Purishkevich tells a less flattering story. Having seen the corpse and gone upstairs with the others, leaving the door ajar, he noted that it was now after three o’clock in the morning and they must hurry. Sukhotin put on Rasputin’s fur coat and galoshes, and carried his gloves. Lazovert once again dressed as the chauffeur. They left in Purishkevich’s car, with Dmitri Pavlovich, bound for the Warsaw Station, as planned, to burn Rasputin’s clothes in his train’s passenger coach, ‘where by then the stove should have been hot’.

Yusupov left Purishkevich in the study and went out of his own apartments, into the lobby, and into his parents’ apartments, empty at the time because they were out of town. In his absence, Purishkevich smoked a cigar and paced about. Then, compelled by an ‘inner force’, he picked up his Savage and put it into his trouser pocket, and

…under pressure of that same mysterious force, I left the study, whose hall door had been closed, and found myself in the corridor for no particular purpose.
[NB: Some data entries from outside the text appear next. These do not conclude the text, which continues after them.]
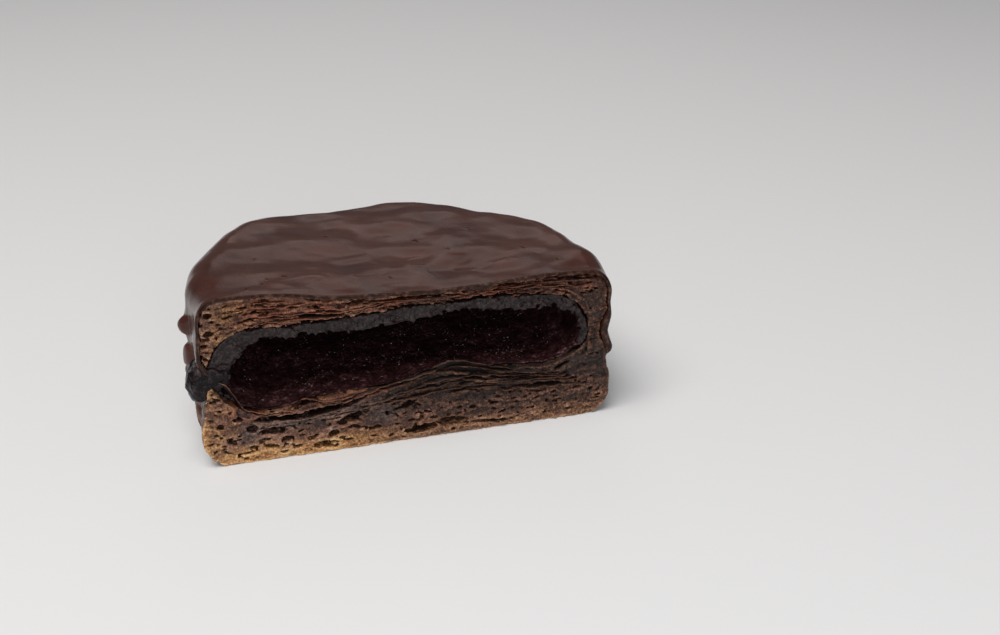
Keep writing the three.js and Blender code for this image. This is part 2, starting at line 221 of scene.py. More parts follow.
@dataclass(frozen=True)
class PastryForm:
    """Sizes of the round pastry, in millimetres and degrees, as the solids have them."""

    disc_radius: float = 48.0
    off_middle: float = 12.8
    height: float = 34.6
    left_rise: float = 3.0
    lean: float = 2.0
    top_round: float = 3.6
    foot_width: float = 5.6
    foot_height: float = 6.5
    left_swell: float = 0.3
    waist_z: float = 21.0
    waist_depth: float = 1.1
    waist_half: float = 4.0
    wall: float = 4.2
    leak_wall: float = 1.3
    leak_at: float = -16.0
    leak_half: float = 17.0
    ceiling_rise: float = 11.2
    floor_drop: float = 8.0
    lobes: tuple = (
        Lobe(-18, 9, 1.9), Lobe(-8, 14, -1.3), Lobe(12, 10, -0.4), Lobe(30, 13, -1.0),
        Lobe(57, 13, 2.0), Lobe(79, 8, -1.6), Lobe(106, 16, 2.4), Lobe(148, 14, 1.3),
        Lobe(171, 9, -0.9),
    )

    def polar(self, x: Array, y: Array) -> tuple[Array, Array]:
        """Return the angle from the left end round the back, and the radius."""
        back = y - self.off_middle
        return np.degrees(np.arctan2(back, -x)), np.hypot(x, back)

    def outline(self, angle: Array) -> Array:
        """Draw the foot's outline.

        Args:
            angle: the angles from the left end round the back.

        Returns:
            The radius at each angle.
        """
        total = np.full(np.shape(angle), self.disc_radius)
        for lobe in self.lobes:
            total = total + lobe.out * bell(turn_from(lobe.at, angle) / lobe.half)
        return total

    def top(self, x: Array, y: Array) -> Array:
        """Return the height of the bare pastry's top."""
        rise = self.left_rise * smooth_step(-6, 46, -x)
        return self.height + rise + 0.55 * wave(x / 15, y / 11, 3) + 0.25 * wave(x / 7, y / 6, 4)

    def side_radius(self, angle: Array, z: Array) -> Array:
        """Draw the rim with its lean, its waist and the foot's bevel.

        Args:
            angle: the angles from the left end round the back.
            z: the heights.

        Returns:
            The radius at each angle and height.
        """
        foot = self.outline(angle)
        side_top = self.height + self.left_rise / 2 - self.top_round
        t = even_step(side_top, self.foot_height, z)
        waist = self.waist_depth * bell((z - self.waist_z) / self.waist_half)
        ends = smooth_step(0, 0.2, t) * smooth_step(0, 0.2, 1 - t)
        rough = 0.55 * wave(angle / 6, z / 4, 5) * ends
        low = even_step(self.foot_height, 0, z)
        bevel = self.foot_width * (1 - np.sqrt(np.clip(1 - low * low, 0, 1)))
        foot = foot + self.left_swell * bell((angle + 15) / 9) * bell((z - 8.5) / 4.5)
        return foot - self.lean * (1 - t) - waist + rough - bevel

    def body(self, x: Array, y: Array, z: Array) -> Array:
        """Tell how deep a point lies inside the bare pastry's skin.

        Args:
            x: along the cut.
            y: behind the cut.
            z: height.

        Returns:
            A distance, positive inside.
        """
        angle, radius = self.polar(x, y)
        side = self.side_radius(angle, z) - radius
        top = self.top(x, y) - z
        r = self.top_round
        rounded = r - np.hypot(np.maximum(r - side, 0), np.maximum(r - top, 0))
        return np.minimum(rounded, z)

    def hollow_radius(self, angle: Array) -> Array:
        """Return how far the hollow reaches from the disc's middle at each angle."""
        wall = mix(self.wall, self.leak_wall, bell(turn_from(self.leak_at, angle) / self.leak_half))
        return self.outline(angle) - self.lean / 2 - wall

    def rise(self, x: Array, y: Array) -> Array:
        """Return the height of the hollow's ceiling above the pinch."""
        sag = 0.9 * bell((x + 19) / 10) * bell(y / 20)
        return self.ceiling_rise - sag + 0.4 * wave(x / 9, y / 9, 7)

    def drop(self, x: Array, y: Array) -> Array:
        """Draw the hollow's floor with its dip at the left and its humps at the right.

        Args:
            x: along the cut.
            y: behind the cut.

        Returns:
            The floor's depth below the pinch.
        """
        dip = 2.4 * bell((x + 33) / 8) * bell(y / 22)
        hump = 2.2 * bell((x - 6) / 6) + 1.6 * bell((x - 18) / 9)
        return self.floor_drop + dip - hump * bell(y / 9) + 0.5 * wave(x / 8, y / 8, 6)

    def hollow(self, x: Array, y: Array, z: Array, up: Array = 0.0, down: Array = 0.0,
               rim: Array = 0.0) -> Array:
        """Tell how deep a point lies in the hollow.

        Args:
            x: along the cut.
            y: behind the cut.
            z: height.
            up: inset from the ceiling.
            down: inset from the floor.
            rim: inset from the rim.

        Returns:
            A distance, positive in the open space.
        """
        angle, radius = self.polar(x, y)
        half = np.where(z > self.waist_z, self.rise(x, y) - up, self.drop(x, y) - down)
        spread = radius / (self.hollow_radius(angle) - rim)
        return (1 - np.hypot((z - self.waist_z) / half, spread ** 4)) * half

    def ceiling_and_floor(self, x: Array, y: Array, up: Array = 0.0, down: Array = 0.0,
                          rim: Array = 0.0) -> tuple[Array, Array]:
        """Find the hollow's ceiling and floor, which meet at its rim.

        Args:
            x: along the cut.
            y: behind the cut.
            up: inset from the ceiling.
            down: inset from the floor.
            rim: inset from the rim.

        Returns:
            The heights of the ceiling and of the floor.
        """
        angle, radius = self.polar(x, y)
        spread = np.clip(radius / (self.hollow_radius(angle) - rim), 0, 1)
        arch = np.sqrt(1 - spread ** 8)
        return self.waist_z + (self.rise(x, y) - up) * arch, self.waist_z - (self.drop(x, y) - down) * arch


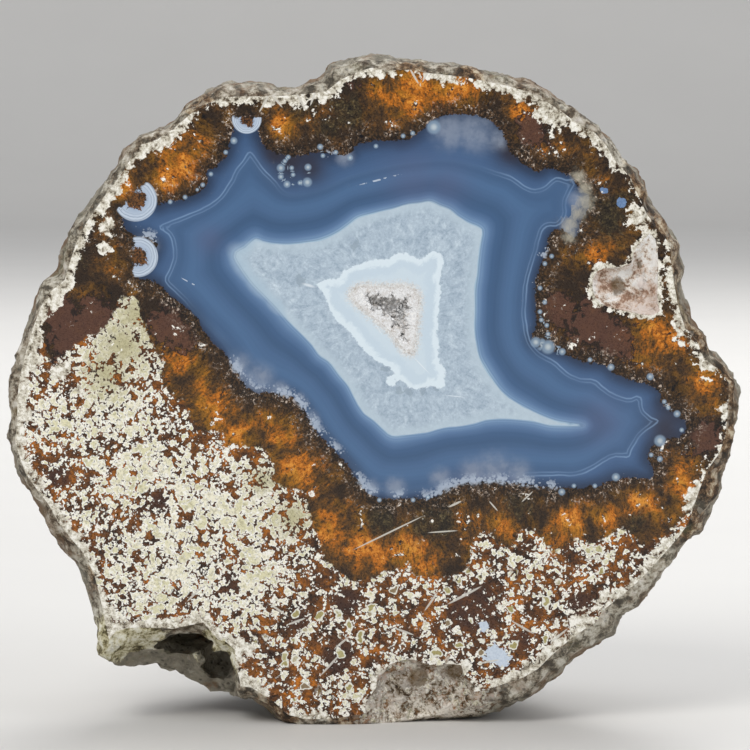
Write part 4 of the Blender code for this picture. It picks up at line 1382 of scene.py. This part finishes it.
def add_crystal(grown, seat, normal, sizes, chance):
    """Adds one pointed crystal to a mesh. It is sunk where it would reach through the face."""
    axis = (normal + Vector(chance.normal(0.0, CRYSTAL_LEAN, 3))).normalized()
    radius = sizes.crystal_radius * chance.uniform(*CRYSTAL_SIZES)
    height = sizes.crystal_height * chance.uniform(*CRYSTAL_SIZES)
    start = seat + Vector(chance.normal(0.0, CRYSTAL_SHIFT, 3))
    side = axis.orthogonal().normalized()
    other = axis.cross(side)
    turns = [index * 2 * math.pi / CRYSTAL_SIDES for index in range(CRYSTAL_SIDES)]
    outs = [(side * math.cos(turn) + other * math.sin(turn)) * radius for turn in turns]
    foot = [start + out - axis * height * CRYSTAL_FOOT for out in outs]
    neck = [start + out + axis * height * CRYSTAL_NECK for out in outs]
    point = start + axis * height
    front = min(place.y for place in foot + neck + [point])
    sink = Vector((0.0, max((FACE_Y + CRYSTAL_BEHIND) * MM - front, 0.0), 0.0))
    foot = [grown.verts.new(place + sink) for place in foot]
    neck = [grown.verts.new(place + sink) for place in neck]
    tip = grown.verts.new(point + sink)
    for index in range(CRYSTAL_SIDES):
        after = (index + 1) % CRYSTAL_SIDES
        grown.faces.new((foot[index], foot[after], neck[after], neck[index]))
        grown.faces.new((neck[index], neck[after], tip))
    grown.faces.new(foot[::-1])


class AGATE_OT_druse(bpy.types.Operator):
    """Lines the hollow with small crystals"""
    bl_idname = "agate.druse"
    bl_label = "Crystals"

    def execute(self, context):
        sizes = context.scene.agate_sizes
        druse = copy_of_node("crystal_druse", "crystal_crust")
        meet_wall(druse)
        chance = np.random.default_rng(CRYSTAL_SEED)
        seats = crystal_seats(druse, sizes.crystal_count, chance)
        grown = bmesh.new()
        grown.from_mesh(druse.data)
        for seat, normal in seats:
            add_crystal(grown, seat, normal, sizes, chance)
        grown.to_mesh(druse.data)
        grown.free()
        druse.data.materials.append(crystal_material(context.scene.agate_colours))
        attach(druse, "root")
        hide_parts("crystal_crust")
        return {"FINISHED"}


def add_lamp(name, place, aim, width, power, colour):
    """A soft square lamp that points at a place."""
    bpy.ops.object.light_add(type="AREA", location=place)
    lamp = bpy.context.object
    lamp.name = name
    lamp.data.size = width
    lamp.data.energy = power
    lamp.data.color = colour
    lamp.rotation_euler = (Vector(aim) - Vector(place)).to_track_quat("-Z", "Y").to_euler()


def add_camera():
    """The camera, at the photograph's viewing angle."""
    aim = Vector(CAMERA_AIM) * MM
    place = Vector(CAMERA_PLACE) * MM
    bpy.ops.object.camera_add(location=place)
    camera = bpy.context.object
    camera.name = "photo camera"
    camera.rotation_euler = (aim - place).to_track_quat("-Z", "Y").to_euler()
    camera.data.lens = CAMERA_LENS
    camera.data.sensor_width = CAMERA_SENSOR
    bpy.context.scene.camera = camera


def add_floor(colours):
    """A round floor whose edge curves up into a low wall."""
    bpy.ops.mesh.primitive_circle_add(vertices=FLOOR_SIDES, radius=FLOOR_RADIUS, fill_type="NGON")
    floor = bpy.context.object
    floor.name = "studio_floor"
    bpy.ops.object.mode_set(mode="EDIT")
    bpy.ops.mesh.select_mode(type="EDGE")
    bpy.ops.mesh.select_all(action="SELECT")
    for step in range(1, FLOOR_STEPS + 1):
        turn = math.radians(90) * step / FLOOR_STEPS
        past = math.radians(90) * (step - 1) / FLOOR_STEPS
        wider = (FLOOR_RADIUS + FLOOR_CURVE * math.sin(turn)) / (FLOOR_RADIUS + FLOOR_CURVE * math.sin(past))
        rise = FLOOR_CURVE * (math.cos(past) - math.cos(turn))
        choose_outer_edges()
        bpy.ops.mesh.extrude_edges_move(TRANSFORM_OT_translate={"value": (0.0, 0.0, rise)})
        bpy.ops.transform.resize(value=(wider, wider, 1.0), center_override=(0.0, 0.0, 0.0))
    bpy.ops.object.mode_set(mode="OBJECT")
    bpy.ops.object.shade_smooth()
    floor.data.materials.append(floor_material(colours))
    floor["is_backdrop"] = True


def choose_outer_edges():
    """Selects the open rim of the floor, in edit mode."""
    bpy.ops.mesh.select_all(action="DESELECT")
    bpy.ops.mesh.select_non_manifold(extend=False, use_wire=False, use_boundary=True, use_multi_face=False,
                                     use_non_contiguous=False, use_verts=False)


class AGATE_OT_stage(bpy.types.Operator):
    """Adds the floor, the soft lamps and the camera"""
    bl_idname = "agate.stage"
    bl_label = "Stage"

    def execute(self, context):
        bpy.ops.object.select_all(action="DESELECT")
        add_camera()
        add_floor(context.scene.agate_colours)
        for lamp in LAMPS:
            add_lamp(*lamp)
        world = bpy.data.worlds.new("studio air")
        world.use_nodes = True
        air = world.node_tree.nodes["Background"]
        air.inputs["Color"].default_value = AIR_COLOUR
        air.inputs["Strength"].default_value = AIR_STRENGTH
        context.scene.world = world
        context.scene.view_settings.view_transform = "Standard"
        return {"FINISHED"}


class AGATE_PT_panel(bpy.types.Panel):
    """Lists the steps of the dressing"""
    bl_idname = "AGATE_PT_panel"
    bl_label = "Agate half nodule"
    bl_space_type = "VIEW_3D"
    bl_region_type = "UI"
    bl_category = "Agate"

    def draw(self, context):
        for step in STEPS:
            self.layout.operator(step.bl_idname)
        for group in (context.scene.agate_sizes, context.scene.agate_colours):
            for name in group.__annotations__:
                self.layout.prop(group, name)


STEPS = (AGATE_OT_stone, AGATE_OT_druse, AGATE_OT_stage)
CLASSES = (AgateSizes, AgateColours) + STEPS + (AGATE_PT_panel,)


def register():
    """Adds the classes and the settings."""
    for kind in CLASSES:
        bpy.utils.register_class(kind)
    bpy.types.Scene.agate_sizes = bpy.props.PointerProperty(type=AgateSizes)
    bpy.types.Scene.agate_colours = bpy.props.PointerProperty(type=AgateColours)


def unregister():
    """Takes the classes and the settings away."""
    del bpy.types.Scene.agate_sizes
    del bpy.types.Scene.agate_colours
    for kind in reversed(CLASSES):
        bpy.utils.unregister_class(kind)


def main():
    """Dresses the stone, lines the hollow, sets the stage and measures the boxes of the model and of the
    dressed scene.
    """
    register()
    bpy.ops.agate.stone()
    bpy.ops.agate.druse()
    bpy.ops.agate.stage()
    boxes = {"cad": CAD_BOX, "visual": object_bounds()}
    rows = {name: [list(corner) for corner in box] for name, box in boxes.items()}


if __name__ == "__main__":
    main()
I had hardly entered the hallway when I heard footsteps below near the staircase, then the sound of the door – which opened into the dining room where Rasputin lay – which the person entering evidently had not closed.

 

A moment later, he heard Yusupov’s wild cry below – ‘Purishkevich, shoot! Shoot! He’s alive! He’s escaping!’ – and Yusupov ‘rushed headlong, screaming’ upstairs, white as a sheet with bulging eyes, past Purishkevich and through the door to the main lobby and through to his parents’ apartments (where Purishkevich had thought he was all along). Purishkevich, momentarily dumbfounded, now heard

…rapid, heavy footsteps making their way to the door leading to the courtyard… There was not a moment to lose so, without losing my head, I pulled my Savage from my pocket, set it at
feu,
and ran down the stairs.

 

Outside, he spotted Rasputin, running swiftly on snow alongside the fence. Rasputin yelled ‘Felix, Felix, I will tell the Tsarina everything’ and, sure now that ‘he might, given his phenomenal vitality, get away… I rushed after him and fired’.